▶ [Task to complete] Repeat exactly what appears from the opening line of the listing to the line with "return form.part", inclusive.

▶ [Recorded information]
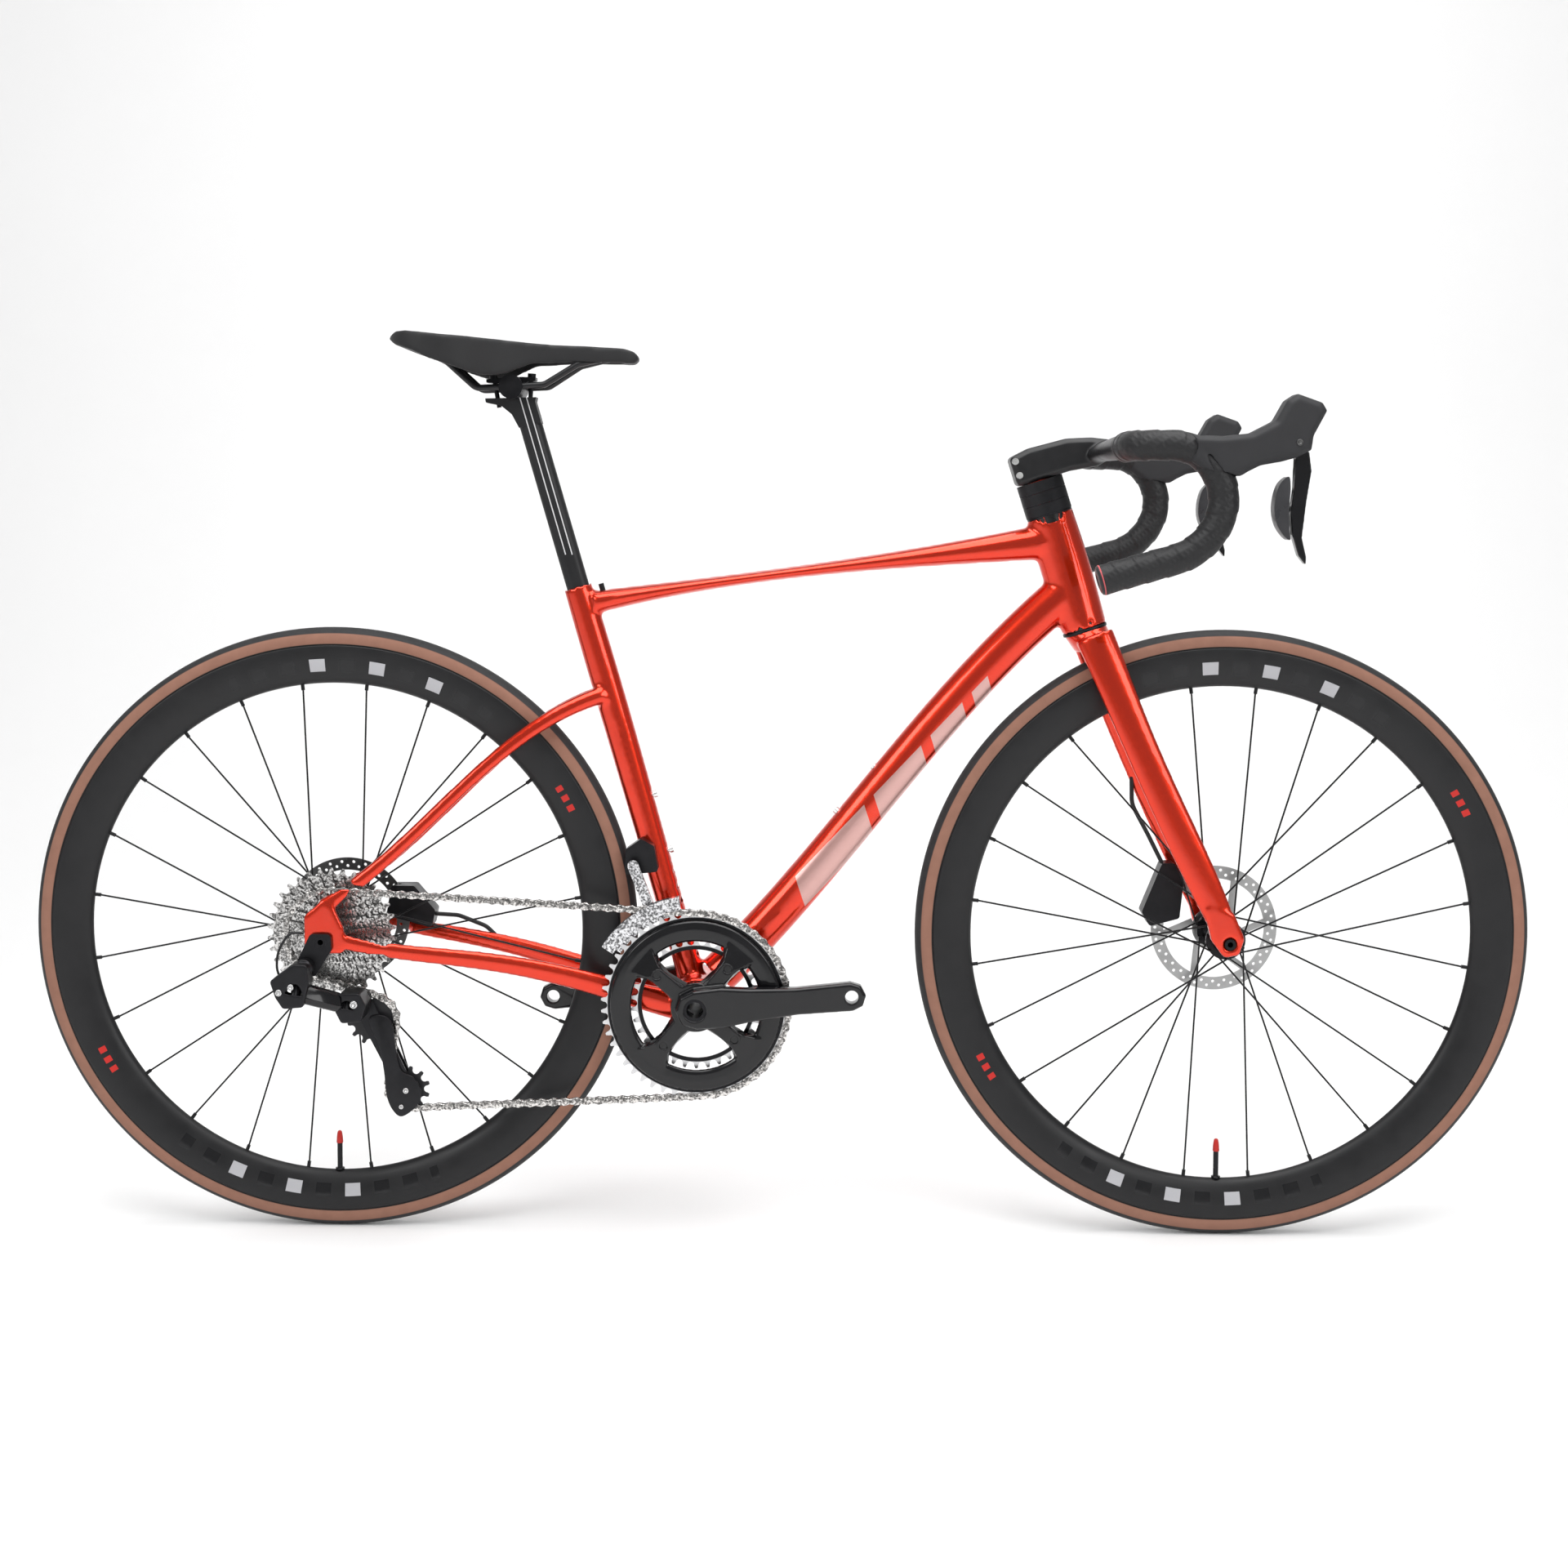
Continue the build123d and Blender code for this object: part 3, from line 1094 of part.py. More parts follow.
def saddle_form(side, inset):
    """The side outline of the saddle within its plan outline, drawn in by an inset."""
    left = [(SADDLE.X + x, y - inset) for x, y in SADDLE_PLAN]
    right = [(x, -y) for x, y in left]
    with BuildPart() as form:
        add(plate([saddle_at(x, z) for x, z in side], -80, 80))
        with BuildSketch(Plane.XY):
            with BuildLine():
                Spline(*left)
                Spline(*right)
                Line(left[0], right[0])
                Line(left[-1], right[-1])
            make_face()
        extrude(amount=2 * SADDLE.Z, mode=Mode.INTERSECT)
    return form.part


with BuildPart() as saddle:
    add(saddle_form(SADDLE_SIDE, 0))
    add(saddle_form(SADDLE_HOLLOW, SADDLE_SKIN), mode=Mode.SUBTRACT)
save(saddle.part, "saddle")

with BuildPart() as saddle_rails:
    for side in (-1, 1):
        add(rail(side))
    add(saddle.part, mode=Mode.SUBTRACT)
save(Compound(children=saddle_rails.part.solids().sort_by(SortBy.VOLUME)[-2:]), "saddle_rails")

with BuildPart() as saddle_clamp:
    add(disc(CLAMP_CENTRE, CLAMP_R, -27, 27))
    for side in (-1, 1):
        add(rail(side), mode=Mode.SUBTRACT)
    add(plate([saddle_at(-37, 5), saddle_at(-24, 4), saddle_at(6, 5), saddle_at(17, 7), saddle_at(17, 10.5),
               saddle_at(2, 11), saddle_at(-20, 10), saddle_at(-37, 8.5)], -8.5, 8.5))
    for top, low in CLAMP_BOLTS:
        add(rod(top, low, 2.5))
        add(rod(top, top + (low - top).normalized() * 4, 4.5))
save(saddle_clamp.part, "saddle_clamp")
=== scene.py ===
"""Road bicycle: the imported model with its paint, rubber, carbon and steel finishes."""
import json
import math

import bmesh
import bpy
import numpy as np
from bpy.props import FloatProperty, FloatVectorProperty, IntProperty, PointerProperty
from mathutils import Matrix, Vector


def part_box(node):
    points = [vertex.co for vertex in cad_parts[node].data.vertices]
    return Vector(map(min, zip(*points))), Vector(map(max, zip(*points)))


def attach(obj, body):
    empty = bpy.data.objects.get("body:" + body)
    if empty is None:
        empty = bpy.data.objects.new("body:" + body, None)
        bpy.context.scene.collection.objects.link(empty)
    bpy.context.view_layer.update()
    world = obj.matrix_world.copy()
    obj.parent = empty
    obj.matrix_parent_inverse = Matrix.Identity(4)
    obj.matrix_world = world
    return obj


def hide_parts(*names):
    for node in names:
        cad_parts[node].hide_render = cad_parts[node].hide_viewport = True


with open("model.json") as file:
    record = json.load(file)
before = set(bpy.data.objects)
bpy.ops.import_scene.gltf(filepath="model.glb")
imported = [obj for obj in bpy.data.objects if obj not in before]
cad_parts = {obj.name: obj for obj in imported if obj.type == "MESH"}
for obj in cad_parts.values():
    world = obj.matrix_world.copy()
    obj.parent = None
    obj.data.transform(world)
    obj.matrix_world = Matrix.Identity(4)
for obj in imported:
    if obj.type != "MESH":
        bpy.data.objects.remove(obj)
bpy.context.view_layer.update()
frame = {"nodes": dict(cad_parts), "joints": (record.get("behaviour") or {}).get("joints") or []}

bl_info = {
    "name": "Road bicycle finisher",
    "version": (1, 0, 0),
    "blender": (4, 5, 0),
    "location": "3D view > Sidebar > Bicycle",
    "description": "Builds the visible pieces and finishes of a road bicycle",
    "category": "Object",
}

JOINTS = {joint["name"]: joint for joint in frame["joints"]}
FRONT_AXLE = Vector(JOINTS["front_wheel_spin"]["pos_m"])
REAR_AXLE = Vector(JOINTS["rear_wheel_spin"]["pos_m"])
CRANK_CENTRE = Vector(JOINTS["crank_spin"]["pos_m"])
STEER_UP = Vector(JOINTS["steering"]["axis"]).normalized()
STEER_FORE = Vector((STEER_UP.z, 0, -STEER_UP.x))
STEER_PLACE = Vector(JOINTS["steering"]["pos_m"])
SEAT_UP = Vector(JOINTS["seatpost_height"]["axis"]).normalized()
SEAT_FORE = Vector((SEAT_UP.z, 0, -SEAT_UP.x))
TYRE_R = FRONT_AXLE.z
RIM_R = (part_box("front_rim")[1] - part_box("front_rim")[0])[0] / 2
RIM_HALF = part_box("front_rim")[1][1]
MM = 0.001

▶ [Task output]
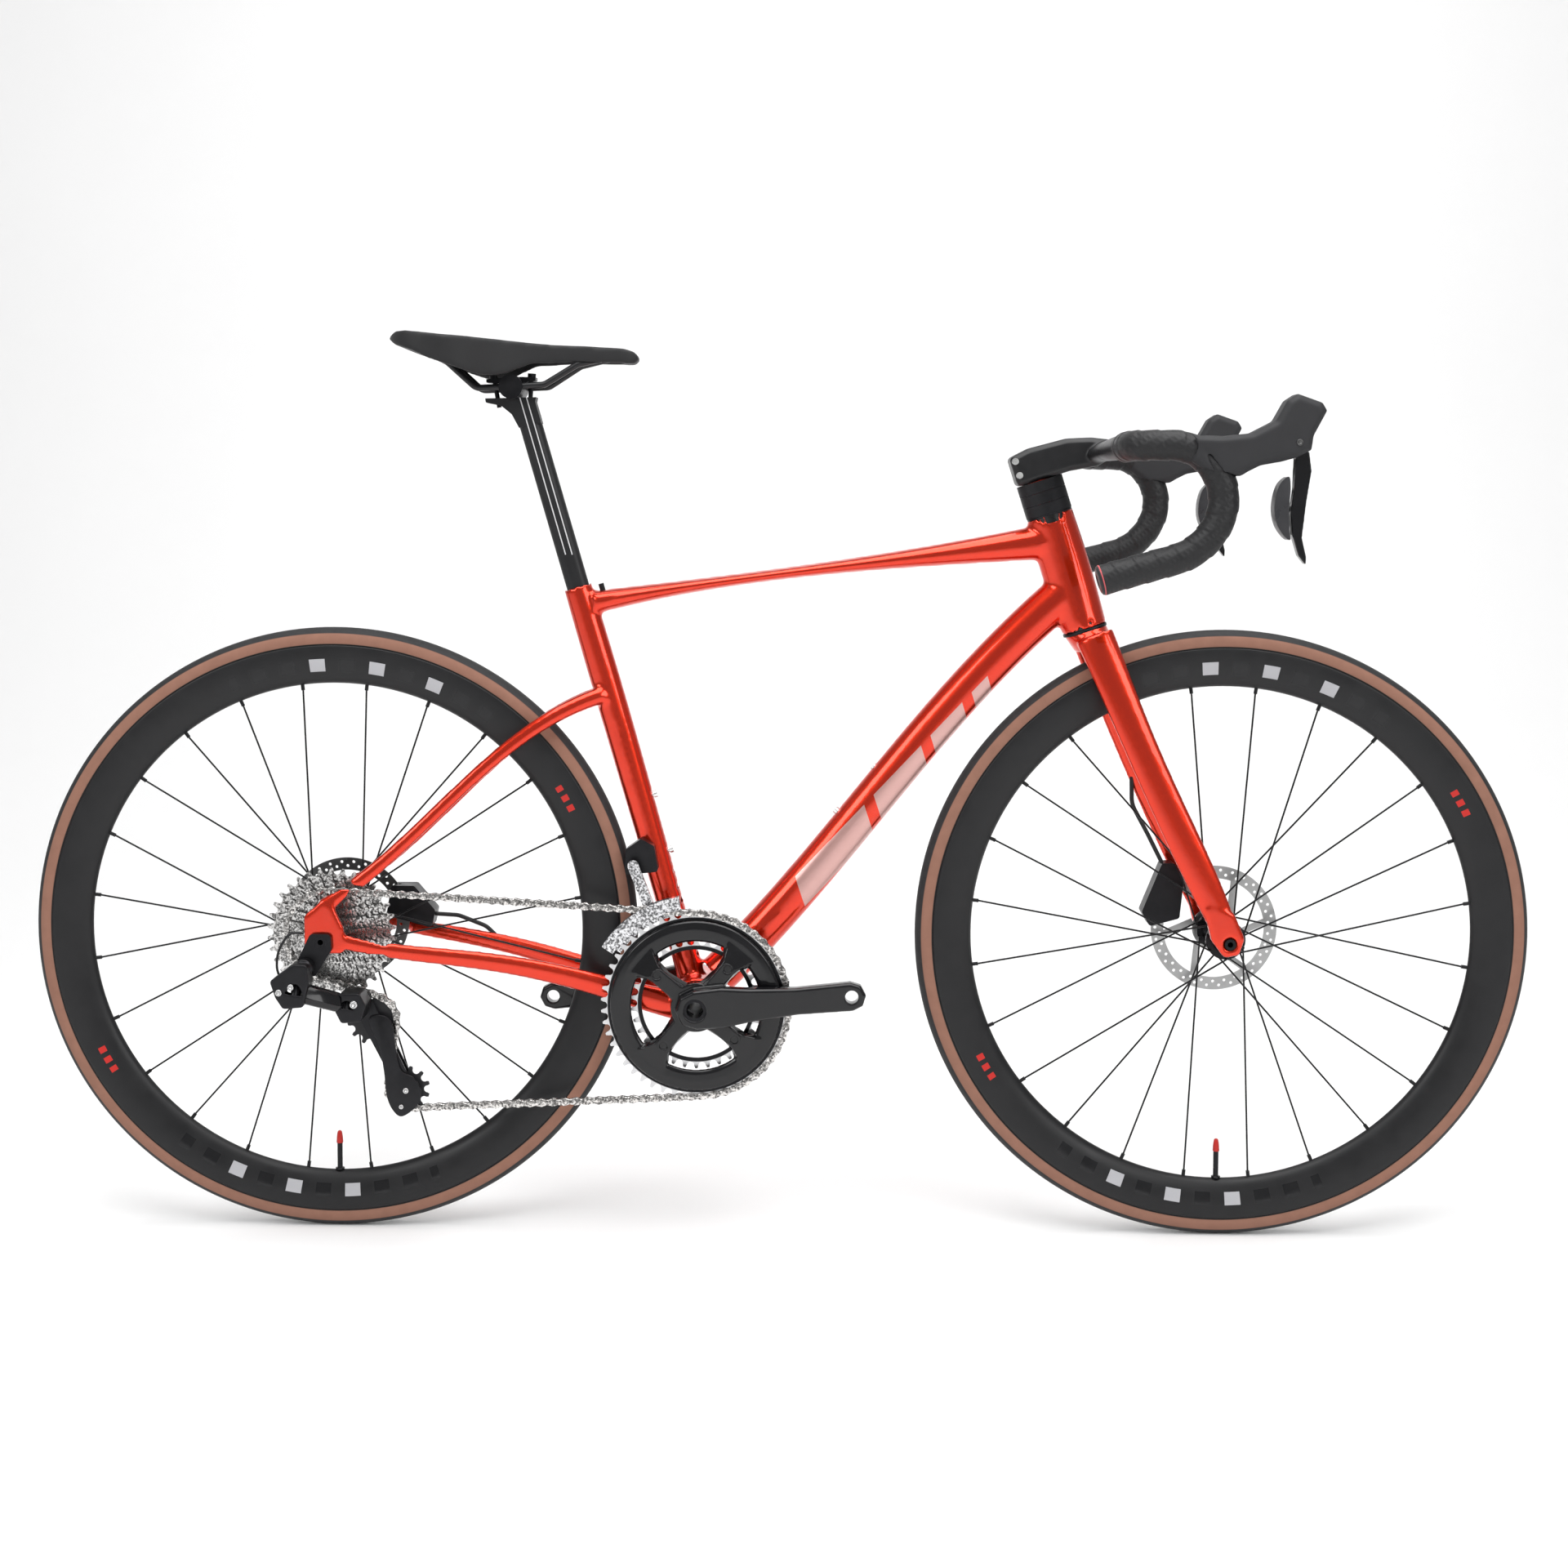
Continue the build123d and Blender code for this object: part 3, from line 1094 of part.py. More parts follow.
def saddle_form(side, inset):
    """The side outline of the saddle within its plan outline, drawn in by an inset."""
    left = [(SADDLE.X + x, y - inset) for x, y in SADDLE_PLAN]
    right = [(x, -y) for x, y in left]
    with BuildPart() as form:
        add(plate([saddle_at(x, z) for x, z in side], -80, 80))
        with BuildSketch(Plane.XY):
            with BuildLine():
                Spline(*left)
                Spline(*right)
                Line(left[0], right[0])
                Line(left[-1], right[-1])
            make_face()
        extrude(amount=2 * SADDLE.Z, mode=Mode.INTERSECT)
    return form.part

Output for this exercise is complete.